# Hospice Dinner Gala Auction sets record for single item



## bbally (Jan 31, 2011)

We cater the hospice gala dinner every year for many years.

This year we donated a catered dinner party for 30 people.  With 14 people bidding we were very happy to see the item sell for $9,000.00!  A new single item record.

It was really fun to be there while they were bidding on the dinner, it kept going higher and higher and higher.

I am very proud of the reputation we have on the western slope of Colorado.  And the money goes to a very worthy cause!


----------



## fishwrestler (Jan 31, 2011)

WOW

That is fantastic,


----------



## arnie (Jan 31, 2011)

Great job for a great cause!


----------



## rbranstner (Jan 31, 2011)

I'd say that's a great compliment to your business. Great Job!


----------



## Bearcarver (Jan 31, 2011)

That's Great Bob!

Congrats, and keep up the wonderful work!

Bear


----------



## scarbelly (Jan 31, 2011)

Great work Bob - Hospice is an awesome program and, they obviously beleive in what you do for them. Congratulations!!!


----------



## les3176 (Jan 31, 2011)

That is truly awesome!! And for a wonderful cause. Its good to see we still have some caring people in the world,Thank you!!


----------



## jirodriguez (Jan 31, 2011)

Wow! Nice compliment to your business, and a great haul for a worth cause! Congrats all around.


----------



## fpnmf (Jan 31, 2011)

You are a great man and have my highest regard!!

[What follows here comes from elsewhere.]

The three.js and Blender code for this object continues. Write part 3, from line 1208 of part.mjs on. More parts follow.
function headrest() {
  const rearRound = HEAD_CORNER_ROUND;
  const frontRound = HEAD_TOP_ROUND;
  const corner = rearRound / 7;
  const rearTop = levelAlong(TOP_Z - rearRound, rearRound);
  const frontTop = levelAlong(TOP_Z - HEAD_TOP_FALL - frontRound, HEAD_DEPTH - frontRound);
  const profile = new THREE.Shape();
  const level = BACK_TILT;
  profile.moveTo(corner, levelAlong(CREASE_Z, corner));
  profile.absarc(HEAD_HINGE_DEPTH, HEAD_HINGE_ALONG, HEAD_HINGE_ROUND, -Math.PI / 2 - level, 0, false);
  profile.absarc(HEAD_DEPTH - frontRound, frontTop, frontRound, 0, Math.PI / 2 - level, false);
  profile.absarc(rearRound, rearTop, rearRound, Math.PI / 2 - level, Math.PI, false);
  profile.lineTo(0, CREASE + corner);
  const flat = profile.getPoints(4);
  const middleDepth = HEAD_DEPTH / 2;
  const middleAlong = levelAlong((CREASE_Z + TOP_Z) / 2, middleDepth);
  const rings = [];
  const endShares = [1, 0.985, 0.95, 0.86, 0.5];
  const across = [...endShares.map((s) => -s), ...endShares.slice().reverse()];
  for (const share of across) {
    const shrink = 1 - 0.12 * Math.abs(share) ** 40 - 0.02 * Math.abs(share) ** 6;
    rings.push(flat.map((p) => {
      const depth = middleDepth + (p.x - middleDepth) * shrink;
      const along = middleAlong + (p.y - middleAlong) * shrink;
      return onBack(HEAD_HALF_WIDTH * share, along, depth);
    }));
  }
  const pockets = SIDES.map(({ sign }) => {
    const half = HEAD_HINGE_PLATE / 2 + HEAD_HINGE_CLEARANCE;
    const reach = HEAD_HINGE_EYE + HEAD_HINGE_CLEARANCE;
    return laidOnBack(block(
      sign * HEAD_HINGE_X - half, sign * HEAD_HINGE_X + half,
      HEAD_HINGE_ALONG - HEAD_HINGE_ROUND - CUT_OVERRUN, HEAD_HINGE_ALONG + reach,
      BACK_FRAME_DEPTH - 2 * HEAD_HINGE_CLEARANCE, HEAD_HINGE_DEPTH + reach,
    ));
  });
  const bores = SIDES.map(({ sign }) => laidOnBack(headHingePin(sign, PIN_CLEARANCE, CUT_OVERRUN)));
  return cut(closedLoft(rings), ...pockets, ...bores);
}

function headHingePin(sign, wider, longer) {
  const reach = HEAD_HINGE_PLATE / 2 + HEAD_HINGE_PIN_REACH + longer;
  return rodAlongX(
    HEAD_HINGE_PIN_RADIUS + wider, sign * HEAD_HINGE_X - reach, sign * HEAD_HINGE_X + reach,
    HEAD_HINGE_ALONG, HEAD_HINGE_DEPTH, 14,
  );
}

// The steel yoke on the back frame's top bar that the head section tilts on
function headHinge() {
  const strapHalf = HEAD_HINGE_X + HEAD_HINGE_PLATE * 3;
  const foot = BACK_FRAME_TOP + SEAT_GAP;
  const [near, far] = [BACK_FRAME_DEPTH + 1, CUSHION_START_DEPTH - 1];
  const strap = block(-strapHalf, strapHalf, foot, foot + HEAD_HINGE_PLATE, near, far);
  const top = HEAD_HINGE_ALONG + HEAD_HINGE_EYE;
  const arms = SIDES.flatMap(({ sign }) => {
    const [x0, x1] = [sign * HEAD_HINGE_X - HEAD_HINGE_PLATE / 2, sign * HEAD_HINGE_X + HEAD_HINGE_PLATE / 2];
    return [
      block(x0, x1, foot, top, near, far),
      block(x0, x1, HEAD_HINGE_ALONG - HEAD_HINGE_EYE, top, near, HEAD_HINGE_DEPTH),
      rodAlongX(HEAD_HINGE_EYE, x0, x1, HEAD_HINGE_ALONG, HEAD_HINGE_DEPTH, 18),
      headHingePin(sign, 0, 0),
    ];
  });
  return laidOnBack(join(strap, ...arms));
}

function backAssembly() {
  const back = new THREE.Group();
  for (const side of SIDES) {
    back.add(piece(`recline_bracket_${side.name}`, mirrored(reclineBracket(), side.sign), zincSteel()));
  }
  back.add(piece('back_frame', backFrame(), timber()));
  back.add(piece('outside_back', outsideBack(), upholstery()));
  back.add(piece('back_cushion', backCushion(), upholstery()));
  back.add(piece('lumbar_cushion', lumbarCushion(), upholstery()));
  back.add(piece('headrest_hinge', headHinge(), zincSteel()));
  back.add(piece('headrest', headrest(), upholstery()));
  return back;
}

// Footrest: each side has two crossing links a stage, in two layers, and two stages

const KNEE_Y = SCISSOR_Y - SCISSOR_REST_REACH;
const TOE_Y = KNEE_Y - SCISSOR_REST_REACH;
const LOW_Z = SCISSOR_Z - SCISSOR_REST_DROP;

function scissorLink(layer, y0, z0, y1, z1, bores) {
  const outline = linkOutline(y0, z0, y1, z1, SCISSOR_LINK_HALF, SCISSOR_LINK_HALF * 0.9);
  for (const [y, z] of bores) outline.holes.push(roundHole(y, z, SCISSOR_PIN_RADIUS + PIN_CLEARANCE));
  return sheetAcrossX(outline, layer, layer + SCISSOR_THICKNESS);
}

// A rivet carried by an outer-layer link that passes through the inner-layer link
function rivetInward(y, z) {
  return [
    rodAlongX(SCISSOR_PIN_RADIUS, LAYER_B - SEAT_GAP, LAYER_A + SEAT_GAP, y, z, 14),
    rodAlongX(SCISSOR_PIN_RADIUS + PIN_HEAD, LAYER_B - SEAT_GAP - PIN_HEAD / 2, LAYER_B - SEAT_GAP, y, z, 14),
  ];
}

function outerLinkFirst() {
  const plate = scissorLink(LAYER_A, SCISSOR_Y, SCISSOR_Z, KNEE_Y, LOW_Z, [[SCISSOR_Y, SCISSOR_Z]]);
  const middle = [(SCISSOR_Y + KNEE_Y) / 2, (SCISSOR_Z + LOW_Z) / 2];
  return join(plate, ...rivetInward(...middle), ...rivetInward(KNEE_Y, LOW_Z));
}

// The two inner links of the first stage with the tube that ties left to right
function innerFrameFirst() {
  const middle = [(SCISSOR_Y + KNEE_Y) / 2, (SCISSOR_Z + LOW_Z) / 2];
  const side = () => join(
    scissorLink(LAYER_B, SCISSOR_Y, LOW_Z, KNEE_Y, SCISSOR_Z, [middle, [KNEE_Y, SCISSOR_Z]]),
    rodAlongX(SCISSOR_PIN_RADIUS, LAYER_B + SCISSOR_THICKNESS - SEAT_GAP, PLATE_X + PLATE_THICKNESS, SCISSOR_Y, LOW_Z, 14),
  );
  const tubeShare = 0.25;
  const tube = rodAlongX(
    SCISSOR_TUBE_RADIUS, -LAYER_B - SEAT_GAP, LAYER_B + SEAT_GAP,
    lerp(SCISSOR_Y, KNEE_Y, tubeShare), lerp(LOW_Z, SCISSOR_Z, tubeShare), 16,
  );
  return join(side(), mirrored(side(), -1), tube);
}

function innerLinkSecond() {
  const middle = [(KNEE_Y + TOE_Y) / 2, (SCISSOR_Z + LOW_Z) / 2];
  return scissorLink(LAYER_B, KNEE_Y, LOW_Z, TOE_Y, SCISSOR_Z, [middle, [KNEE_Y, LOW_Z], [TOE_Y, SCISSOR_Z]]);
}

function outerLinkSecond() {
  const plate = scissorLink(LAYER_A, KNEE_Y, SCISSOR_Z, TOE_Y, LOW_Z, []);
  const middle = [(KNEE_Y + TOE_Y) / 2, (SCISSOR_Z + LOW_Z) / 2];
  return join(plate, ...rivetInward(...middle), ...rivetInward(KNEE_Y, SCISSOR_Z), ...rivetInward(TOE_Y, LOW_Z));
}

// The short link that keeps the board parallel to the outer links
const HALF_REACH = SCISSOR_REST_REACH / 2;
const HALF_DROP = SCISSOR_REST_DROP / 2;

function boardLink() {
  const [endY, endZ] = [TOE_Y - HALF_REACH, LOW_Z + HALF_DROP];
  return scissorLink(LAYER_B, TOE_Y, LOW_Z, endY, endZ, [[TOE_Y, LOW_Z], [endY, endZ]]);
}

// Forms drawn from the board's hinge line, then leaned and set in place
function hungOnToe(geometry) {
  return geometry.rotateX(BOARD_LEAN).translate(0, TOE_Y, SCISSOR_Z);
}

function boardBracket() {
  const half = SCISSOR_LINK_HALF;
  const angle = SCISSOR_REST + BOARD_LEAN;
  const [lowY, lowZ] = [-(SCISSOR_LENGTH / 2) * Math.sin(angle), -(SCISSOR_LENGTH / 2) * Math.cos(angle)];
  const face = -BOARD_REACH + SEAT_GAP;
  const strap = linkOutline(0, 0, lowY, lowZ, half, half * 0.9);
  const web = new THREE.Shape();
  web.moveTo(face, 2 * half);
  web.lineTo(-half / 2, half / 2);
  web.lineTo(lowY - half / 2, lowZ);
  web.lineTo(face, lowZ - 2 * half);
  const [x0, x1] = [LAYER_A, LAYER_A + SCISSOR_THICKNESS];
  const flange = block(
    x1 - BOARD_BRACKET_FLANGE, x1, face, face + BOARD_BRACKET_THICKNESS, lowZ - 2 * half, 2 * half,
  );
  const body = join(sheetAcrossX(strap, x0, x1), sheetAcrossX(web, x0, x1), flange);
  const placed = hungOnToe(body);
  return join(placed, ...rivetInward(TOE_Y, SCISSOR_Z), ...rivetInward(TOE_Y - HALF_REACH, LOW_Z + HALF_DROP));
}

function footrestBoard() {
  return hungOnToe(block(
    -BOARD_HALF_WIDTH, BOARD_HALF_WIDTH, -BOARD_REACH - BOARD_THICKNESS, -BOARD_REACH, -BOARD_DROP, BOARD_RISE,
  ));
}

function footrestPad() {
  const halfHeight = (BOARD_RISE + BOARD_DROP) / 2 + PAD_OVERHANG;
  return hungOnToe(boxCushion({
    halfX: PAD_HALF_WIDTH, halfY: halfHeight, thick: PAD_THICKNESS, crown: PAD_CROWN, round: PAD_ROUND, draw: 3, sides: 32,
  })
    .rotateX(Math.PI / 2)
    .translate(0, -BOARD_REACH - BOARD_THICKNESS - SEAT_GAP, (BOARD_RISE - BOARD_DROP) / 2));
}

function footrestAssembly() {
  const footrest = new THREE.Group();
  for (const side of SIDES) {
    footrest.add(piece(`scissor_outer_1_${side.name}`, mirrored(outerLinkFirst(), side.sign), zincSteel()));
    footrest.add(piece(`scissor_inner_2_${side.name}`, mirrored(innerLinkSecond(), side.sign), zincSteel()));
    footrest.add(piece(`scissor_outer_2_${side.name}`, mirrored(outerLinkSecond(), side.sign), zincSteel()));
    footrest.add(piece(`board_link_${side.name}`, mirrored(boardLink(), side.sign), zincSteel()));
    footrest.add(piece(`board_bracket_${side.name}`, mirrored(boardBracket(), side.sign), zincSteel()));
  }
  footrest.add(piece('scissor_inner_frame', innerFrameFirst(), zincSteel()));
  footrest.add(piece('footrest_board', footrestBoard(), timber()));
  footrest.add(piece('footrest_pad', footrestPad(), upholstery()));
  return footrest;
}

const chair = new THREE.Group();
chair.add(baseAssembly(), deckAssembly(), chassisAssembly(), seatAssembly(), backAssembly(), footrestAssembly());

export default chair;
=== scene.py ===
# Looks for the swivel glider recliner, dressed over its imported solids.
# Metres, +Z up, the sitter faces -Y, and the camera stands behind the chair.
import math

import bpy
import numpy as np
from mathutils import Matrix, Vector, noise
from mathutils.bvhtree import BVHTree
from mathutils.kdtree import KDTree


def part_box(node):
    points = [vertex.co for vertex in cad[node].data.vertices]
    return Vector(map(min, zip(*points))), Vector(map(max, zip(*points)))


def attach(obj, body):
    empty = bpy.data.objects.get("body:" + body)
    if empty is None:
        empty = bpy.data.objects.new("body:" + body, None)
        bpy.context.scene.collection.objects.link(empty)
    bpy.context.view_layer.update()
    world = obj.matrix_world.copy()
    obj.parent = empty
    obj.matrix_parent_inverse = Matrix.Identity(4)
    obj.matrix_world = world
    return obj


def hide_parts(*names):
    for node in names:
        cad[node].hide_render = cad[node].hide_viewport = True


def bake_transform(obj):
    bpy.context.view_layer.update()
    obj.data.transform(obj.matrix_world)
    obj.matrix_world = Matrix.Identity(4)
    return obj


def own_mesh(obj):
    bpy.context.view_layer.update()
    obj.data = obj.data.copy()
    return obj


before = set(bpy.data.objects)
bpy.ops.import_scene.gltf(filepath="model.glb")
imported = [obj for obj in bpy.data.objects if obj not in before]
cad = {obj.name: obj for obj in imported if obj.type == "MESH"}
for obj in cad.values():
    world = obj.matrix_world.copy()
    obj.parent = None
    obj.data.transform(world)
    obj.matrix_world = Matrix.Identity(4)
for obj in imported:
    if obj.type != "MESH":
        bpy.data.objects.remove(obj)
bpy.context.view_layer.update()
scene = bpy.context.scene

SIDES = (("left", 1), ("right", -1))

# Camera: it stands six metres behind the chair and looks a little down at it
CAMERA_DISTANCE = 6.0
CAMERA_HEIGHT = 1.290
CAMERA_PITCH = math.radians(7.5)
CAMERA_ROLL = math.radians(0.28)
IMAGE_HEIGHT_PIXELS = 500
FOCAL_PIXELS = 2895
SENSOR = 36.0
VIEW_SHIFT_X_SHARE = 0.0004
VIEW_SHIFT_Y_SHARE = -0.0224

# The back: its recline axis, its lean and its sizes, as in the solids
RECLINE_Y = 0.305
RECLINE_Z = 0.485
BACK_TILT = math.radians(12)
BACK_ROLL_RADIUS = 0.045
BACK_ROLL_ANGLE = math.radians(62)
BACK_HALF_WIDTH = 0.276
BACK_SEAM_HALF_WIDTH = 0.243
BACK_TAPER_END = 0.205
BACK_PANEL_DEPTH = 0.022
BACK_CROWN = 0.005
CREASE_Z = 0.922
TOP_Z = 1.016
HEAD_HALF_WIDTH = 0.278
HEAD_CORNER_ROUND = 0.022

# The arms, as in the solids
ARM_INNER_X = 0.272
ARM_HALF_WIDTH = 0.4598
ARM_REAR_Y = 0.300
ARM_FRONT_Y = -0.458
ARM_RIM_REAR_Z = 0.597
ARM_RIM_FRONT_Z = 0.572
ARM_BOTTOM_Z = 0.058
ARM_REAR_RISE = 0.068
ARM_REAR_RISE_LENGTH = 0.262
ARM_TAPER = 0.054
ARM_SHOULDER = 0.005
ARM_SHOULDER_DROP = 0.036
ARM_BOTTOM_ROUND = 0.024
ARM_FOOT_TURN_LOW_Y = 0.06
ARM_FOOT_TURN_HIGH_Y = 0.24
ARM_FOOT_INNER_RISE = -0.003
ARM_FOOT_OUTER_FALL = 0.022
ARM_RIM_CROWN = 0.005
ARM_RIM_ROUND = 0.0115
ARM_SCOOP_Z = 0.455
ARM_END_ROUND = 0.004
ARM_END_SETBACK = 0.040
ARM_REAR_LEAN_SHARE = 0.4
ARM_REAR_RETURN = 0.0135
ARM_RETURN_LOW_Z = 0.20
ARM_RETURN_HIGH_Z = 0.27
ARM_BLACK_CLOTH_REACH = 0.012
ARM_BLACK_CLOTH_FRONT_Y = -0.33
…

Hospice is a special place with very special people.

  Thank you.

  Craig


----------



## bmudd14474 (Jan 31, 2011)

Thats awesome Bob.


----------



## mballi3011 (Jan 31, 2011)

May I be another one to pat you and your crew on the back for a great cause. You always hear how a good reputation go along way too.


----------



## beer-b-q (Jan 31, 2011)

Wow Bob,  That is Awesome...


----------



## aeroforce100 (Jan 31, 2011)

WOW!  Congratulations!    Hope the nerves don't get to you, doing a $300.00 a plate dinner!


----------



## smokermark (Jan 31, 2011)

Congratulations. What a tremendous success for the hospice! That's just too cool.


----------



## tyotrain (Jan 31, 2011)

congrats.. great cause.


----------



## meateater (Jan 31, 2011)

Very nice!


----------